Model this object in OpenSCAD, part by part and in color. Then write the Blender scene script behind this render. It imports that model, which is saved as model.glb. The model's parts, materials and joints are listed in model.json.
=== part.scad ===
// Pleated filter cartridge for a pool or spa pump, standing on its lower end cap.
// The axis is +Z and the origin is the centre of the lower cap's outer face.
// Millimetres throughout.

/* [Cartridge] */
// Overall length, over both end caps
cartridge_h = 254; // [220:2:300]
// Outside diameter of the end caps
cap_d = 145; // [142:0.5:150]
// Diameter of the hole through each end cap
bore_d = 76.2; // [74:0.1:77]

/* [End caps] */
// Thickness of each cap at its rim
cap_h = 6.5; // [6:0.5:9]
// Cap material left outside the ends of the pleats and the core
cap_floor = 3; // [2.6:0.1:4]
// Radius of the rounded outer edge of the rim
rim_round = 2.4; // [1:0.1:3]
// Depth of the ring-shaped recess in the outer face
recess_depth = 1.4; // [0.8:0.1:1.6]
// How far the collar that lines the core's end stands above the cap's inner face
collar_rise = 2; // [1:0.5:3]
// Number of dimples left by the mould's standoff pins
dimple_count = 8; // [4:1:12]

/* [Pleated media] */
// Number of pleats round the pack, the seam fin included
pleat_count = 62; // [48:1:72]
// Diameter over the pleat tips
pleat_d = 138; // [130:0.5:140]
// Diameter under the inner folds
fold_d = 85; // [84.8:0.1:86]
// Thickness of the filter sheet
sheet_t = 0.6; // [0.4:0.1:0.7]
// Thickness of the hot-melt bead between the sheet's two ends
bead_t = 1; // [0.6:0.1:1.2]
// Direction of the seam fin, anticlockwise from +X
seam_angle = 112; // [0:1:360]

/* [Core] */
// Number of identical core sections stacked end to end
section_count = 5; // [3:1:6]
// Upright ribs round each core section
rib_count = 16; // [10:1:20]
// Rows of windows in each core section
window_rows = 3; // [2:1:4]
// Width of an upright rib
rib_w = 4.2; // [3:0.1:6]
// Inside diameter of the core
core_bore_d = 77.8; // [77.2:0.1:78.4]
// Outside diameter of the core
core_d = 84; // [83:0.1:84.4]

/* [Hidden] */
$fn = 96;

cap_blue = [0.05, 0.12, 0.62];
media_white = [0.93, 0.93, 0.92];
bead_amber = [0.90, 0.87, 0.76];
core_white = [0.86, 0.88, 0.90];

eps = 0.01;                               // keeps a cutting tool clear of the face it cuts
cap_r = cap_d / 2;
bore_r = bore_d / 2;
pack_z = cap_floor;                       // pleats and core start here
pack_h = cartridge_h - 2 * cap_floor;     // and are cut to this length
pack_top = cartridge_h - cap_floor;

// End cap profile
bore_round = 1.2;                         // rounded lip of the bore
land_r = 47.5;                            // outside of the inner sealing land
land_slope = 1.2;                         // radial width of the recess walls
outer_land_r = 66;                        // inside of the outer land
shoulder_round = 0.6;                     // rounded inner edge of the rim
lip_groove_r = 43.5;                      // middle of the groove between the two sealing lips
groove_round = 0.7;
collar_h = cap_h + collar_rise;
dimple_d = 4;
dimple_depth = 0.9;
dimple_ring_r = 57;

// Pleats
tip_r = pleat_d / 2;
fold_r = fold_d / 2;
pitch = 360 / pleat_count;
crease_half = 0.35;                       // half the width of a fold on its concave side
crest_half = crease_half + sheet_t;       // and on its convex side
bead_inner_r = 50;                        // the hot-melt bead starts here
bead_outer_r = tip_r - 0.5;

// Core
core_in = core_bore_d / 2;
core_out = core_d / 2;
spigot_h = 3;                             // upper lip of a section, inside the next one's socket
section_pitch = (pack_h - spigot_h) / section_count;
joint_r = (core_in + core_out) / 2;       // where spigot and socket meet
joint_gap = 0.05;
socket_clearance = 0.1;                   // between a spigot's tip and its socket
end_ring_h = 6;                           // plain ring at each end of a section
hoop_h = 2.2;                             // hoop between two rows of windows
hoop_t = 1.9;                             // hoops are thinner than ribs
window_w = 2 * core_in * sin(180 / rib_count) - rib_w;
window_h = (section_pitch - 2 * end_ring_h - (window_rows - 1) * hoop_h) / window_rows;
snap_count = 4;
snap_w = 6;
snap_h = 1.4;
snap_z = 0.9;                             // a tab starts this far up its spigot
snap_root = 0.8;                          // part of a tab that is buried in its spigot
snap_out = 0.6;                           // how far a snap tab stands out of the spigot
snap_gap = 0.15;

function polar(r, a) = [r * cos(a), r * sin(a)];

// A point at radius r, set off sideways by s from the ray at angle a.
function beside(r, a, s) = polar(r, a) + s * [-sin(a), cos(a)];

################

◆ SHORT PROBLEM
Return all of the data word for word.

◆ SOLUTION
Model this object in OpenSCAD, part by part and in color. Then write the Blender scene script behind this render. It imports that model, which is saved as model.glb. The model's parts, materials and joints are listed in model.json.
=== part.scad ===
// Pleated filter cartridge for a pool or spa pump, standing on its lower end cap.
// The axis is +Z and the origin is the centre of the lower cap's outer face.
// Millimetres throughout.

/* [Cartridge] */
// Overall length, over both end caps
cartridge_h = 254; // [220:2:300]
// Outside diameter of the end caps
cap_d = 145; // [142:0.5:150]
// Diameter of the hole through each end cap
bore_d = 76.2; // [74:0.1:77]

/* [End caps] */
// Thickness of each cap at its rim
cap_h = 6.5; // [6:0.5:9]
// Cap material left outside the ends of the pleats and the core
cap_floor = 3; // [2.6:0.1:4]
// Radius of the rounded outer edge of the rim
rim_round = 2.4; // [1:0.1:3]
// Depth of the ring-shaped recess in the outer face
recess_depth = 1.4; // [0.8:0.1:1.6]
// How far the collar that lines the core's end stands above the cap's inner face
collar_rise = 2; // [1:0.5:3]
// Number of dimples left by the mould's standoff pins
dimple_count = 8; // [4:1:12]

/* [Pleated media] */
// Number of pleats round the pack, the seam fin included
pleat_count = 62; // [48:1:72]
// Diameter over the pleat tips
pleat_d = 138; // [130:0.5:140]
// Diameter under the inner folds
fold_d = 85; // [84.8:0.1:86]
// Thickness of the filter sheet
sheet_t = 0.6; // [0.4:0.1:0.7]
// Thickness of the hot-melt bead between the sheet's two ends
bead_t = 1; // [0.6:0.1:1.2]
// Direction of the seam fin, anticlockwise from +X
seam_angle = 112; // [0:1:360]

/* [Core] */
// Number of identical core sections stacked end to end
section_count = 5; // [3:1:6]
// Upright ribs round each core section
rib_count = 16; // [10:1:20]
// Rows of windows in each core section
window_rows = 3; // [2:1:4]
// Width of an upright rib
rib_w = 4.2; // [3:0.1:6]
// Inside diameter of the core
core_bore_d = 77.8; // [77.2:0.1:78.4]
// Outside diameter of the core
core_d = 84; // [83:0.1:84.4]

/* [Hidden] */
$fn = 96;

cap_blue = [0.05, 0.12, 0.62];
media_white = [0.93, 0.93, 0.92];
bead_amber = [0.90, 0.87, 0.76];
core_white = [0.86, 0.88, 0.90];

eps = 0.01;                               // keeps a cutting tool clear of the face it cuts
cap_r = cap_d / 2;
bore_r = bore_d / 2;
pack_z = cap_floor;                       // pleats and core start here
pack_h = cartridge_h - 2 * cap_floor;     // and are cut to this length
pack_top = cartridge_h - cap_floor;

// End cap profile
bore_round = 1.2;                         // rounded lip of the bore
land_r = 47.5;                            // outside of the inner sealing land
land_slope = 1.2;                         // radial width of the recess walls
outer_land_r = 66;                        // inside of the outer land
shoulder_round = 0.6;                     // rounded inner edge of the rim
lip_groove_r = 43.5;                      // middle of the groove between the two sealing lips
groove_round = 0.7;
collar_h = cap_h + collar_rise;
dimple_d = 4;
dimple_depth = 0.9;
dimple_ring_r = 57;

// Pleats
tip_r = pleat_d / 2;
fold_r = fold_d / 2;
pitch = 360 / pleat_count;
crease_half = 0.35;                       // half the width of a fold on its concave side
crest_half = crease_half + sheet_t;       // and on its convex side
bead_inner_r = 50;                        // the hot-melt bead starts here
bead_outer_r = tip_r - 0.5;

// Core
core_in = core_bore_d / 2;
core_out = core_d / 2;
spigot_h = 3;                             // upper lip of a section, inside the next one's socket
section_pitch = (pack_h - spigot_h) / section_count;
joint_r = (core_in + core_out) / 2;       // where spigot and socket meet
joint_gap = 0.05;
socket_clearance = 0.1;                   // between a spigot's tip and its socket
end_ring_h = 6;                           // plain ring at each end of a section
hoop_h = 2.2;                             // hoop between two rows of windows
hoop_t = 1.9;                             // hoops are thinner than ribs
window_w = 2 * core_in * sin(180 / rib_count) - rib_w;
window_h = (section_pitch - 2 * end_ring_h - (window_rows - 1) * hoop_h) / window_rows;
snap_count = 4;
snap_w = 6;
snap_h = 1.4;
snap_z = 0.9;                             // a tab starts this far up its spigot
snap_root = 0.8;                          // part of a tab that is buried in its spigot
snap_out = 0.6;                           // how far a snap tab stands out of the spigot
snap_gap = 0.15;

function polar(r, a) = [r * cos(a), r * sin(a)];

// A point at radius r, set off sideways by s from the ray at angle a.
function beside(r, a, s) = polar(r, a) + s * [-sin(a), cos(a)];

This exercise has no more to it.